[Begin Supplied data]

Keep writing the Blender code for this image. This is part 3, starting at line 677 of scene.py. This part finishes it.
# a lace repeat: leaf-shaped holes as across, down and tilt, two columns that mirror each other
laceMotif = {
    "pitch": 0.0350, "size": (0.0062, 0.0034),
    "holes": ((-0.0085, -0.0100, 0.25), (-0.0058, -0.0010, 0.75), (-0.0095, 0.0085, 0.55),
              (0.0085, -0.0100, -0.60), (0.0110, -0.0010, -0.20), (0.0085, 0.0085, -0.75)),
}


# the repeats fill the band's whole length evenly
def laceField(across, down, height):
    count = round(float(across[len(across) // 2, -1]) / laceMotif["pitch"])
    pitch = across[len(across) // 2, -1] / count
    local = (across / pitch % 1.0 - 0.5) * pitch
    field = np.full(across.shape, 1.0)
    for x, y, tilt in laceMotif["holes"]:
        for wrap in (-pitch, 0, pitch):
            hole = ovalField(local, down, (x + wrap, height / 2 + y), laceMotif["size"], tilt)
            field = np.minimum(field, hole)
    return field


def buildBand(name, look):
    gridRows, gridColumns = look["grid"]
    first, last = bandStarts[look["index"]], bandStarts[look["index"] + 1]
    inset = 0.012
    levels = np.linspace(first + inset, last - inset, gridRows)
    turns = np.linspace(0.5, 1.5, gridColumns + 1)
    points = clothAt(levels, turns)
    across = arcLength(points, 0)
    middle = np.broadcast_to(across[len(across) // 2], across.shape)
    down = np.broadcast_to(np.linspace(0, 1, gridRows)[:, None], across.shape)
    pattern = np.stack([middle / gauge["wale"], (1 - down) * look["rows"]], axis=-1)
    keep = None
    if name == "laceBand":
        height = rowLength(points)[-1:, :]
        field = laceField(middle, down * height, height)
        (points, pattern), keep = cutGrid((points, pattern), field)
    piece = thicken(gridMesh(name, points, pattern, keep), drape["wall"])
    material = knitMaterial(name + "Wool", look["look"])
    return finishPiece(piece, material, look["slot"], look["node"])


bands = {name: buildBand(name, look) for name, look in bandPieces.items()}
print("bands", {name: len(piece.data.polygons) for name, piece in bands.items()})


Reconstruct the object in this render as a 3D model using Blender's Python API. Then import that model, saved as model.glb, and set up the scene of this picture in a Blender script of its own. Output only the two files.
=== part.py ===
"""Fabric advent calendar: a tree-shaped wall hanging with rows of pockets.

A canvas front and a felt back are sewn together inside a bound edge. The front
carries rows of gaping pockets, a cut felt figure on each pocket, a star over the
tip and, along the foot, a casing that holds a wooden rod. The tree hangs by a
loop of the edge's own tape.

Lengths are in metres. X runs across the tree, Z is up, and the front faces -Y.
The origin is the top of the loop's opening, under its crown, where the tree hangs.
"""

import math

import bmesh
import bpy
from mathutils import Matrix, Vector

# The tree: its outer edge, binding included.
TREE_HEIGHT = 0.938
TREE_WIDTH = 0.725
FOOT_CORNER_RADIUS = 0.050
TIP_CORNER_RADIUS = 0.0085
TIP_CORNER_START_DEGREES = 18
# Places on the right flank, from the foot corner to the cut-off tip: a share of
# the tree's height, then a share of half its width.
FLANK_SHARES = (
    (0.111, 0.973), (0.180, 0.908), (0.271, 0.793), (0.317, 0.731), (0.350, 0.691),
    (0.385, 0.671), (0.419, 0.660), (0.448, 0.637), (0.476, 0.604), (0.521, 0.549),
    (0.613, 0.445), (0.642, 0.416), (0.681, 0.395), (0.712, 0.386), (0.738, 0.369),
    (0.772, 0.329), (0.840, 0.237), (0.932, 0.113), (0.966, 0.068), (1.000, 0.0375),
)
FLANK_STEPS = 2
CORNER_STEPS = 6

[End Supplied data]
[Begin Supplied data]

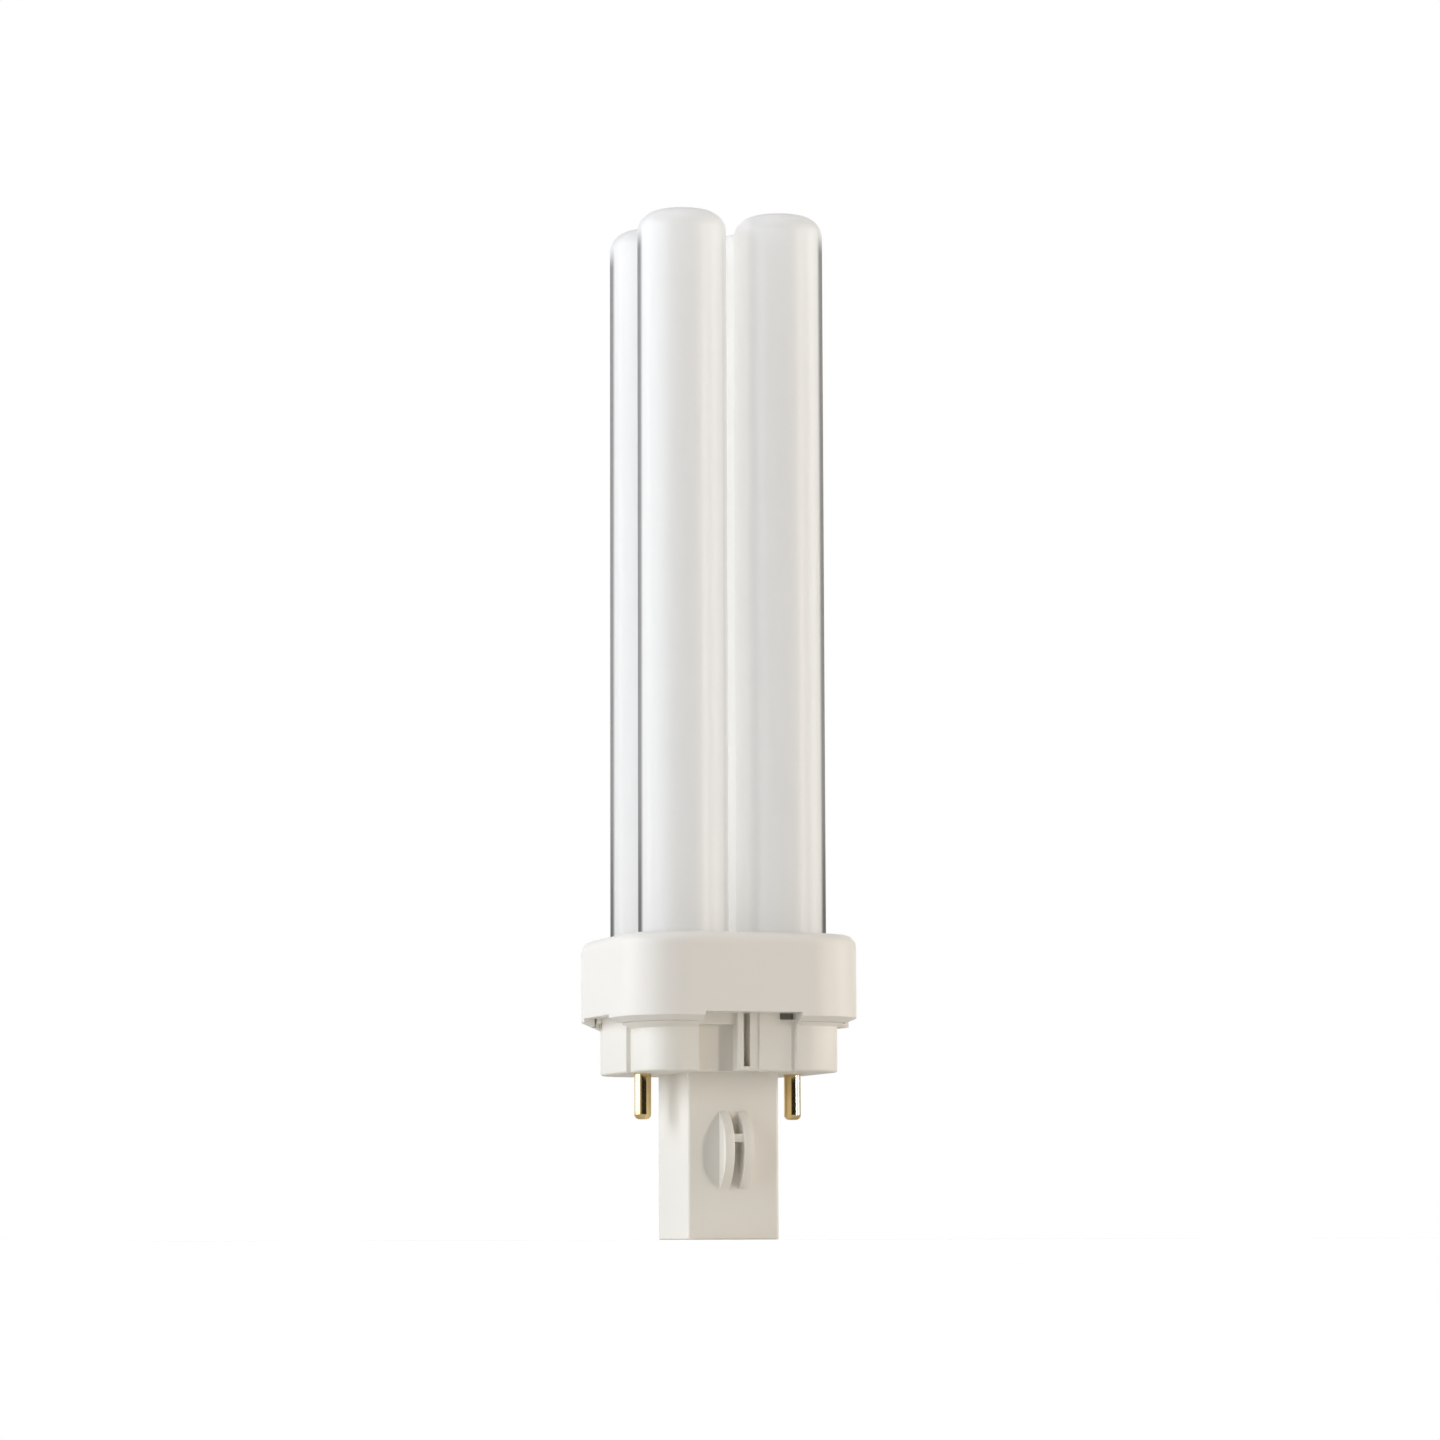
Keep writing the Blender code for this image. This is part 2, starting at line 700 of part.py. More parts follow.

[End Supplied data]

Transcribe the lines above from the one with "part finishes it." through the one with "return field". Include both ends and leave out every other line.

## Response
Keep writing the Blender code for this image. This is part 3, starting at line 677 of scene.py. This part finishes it.
# a lace repeat: leaf-shaped holes as across, down and tilt, two columns that mirror each other
laceMotif = {
    "pitch": 0.0350, "size": (0.0062, 0.0034),
    "holes": ((-0.0085, -0.0100, 0.25), (-0.0058, -0.0010, 0.75), (-0.0095, 0.0085, 0.55),
              (0.0085, -0.0100, -0.60), (0.0110, -0.0010, -0.20), (0.0085, 0.0085, -0.75)),
}


# the repeats fill the band's whole length evenly
def laceField(across, down, height):
    count = round(float(across[len(across) // 2, -1]) / laceMotif["pitch"])
    pitch = across[len(across) // 2, -1] / count
    local = (across / pitch % 1.0 - 0.5) * pitch
    field = np.full(across.shape, 1.0)
    for x, y, tilt in laceMotif["holes"]:
        for wrap in (-pitch, 0, pitch):
            hole = ovalField(local, down, (x + wrap, height / 2 + y), laceMotif["size"], tilt)
            field = np.minimum(field, hole)
    return field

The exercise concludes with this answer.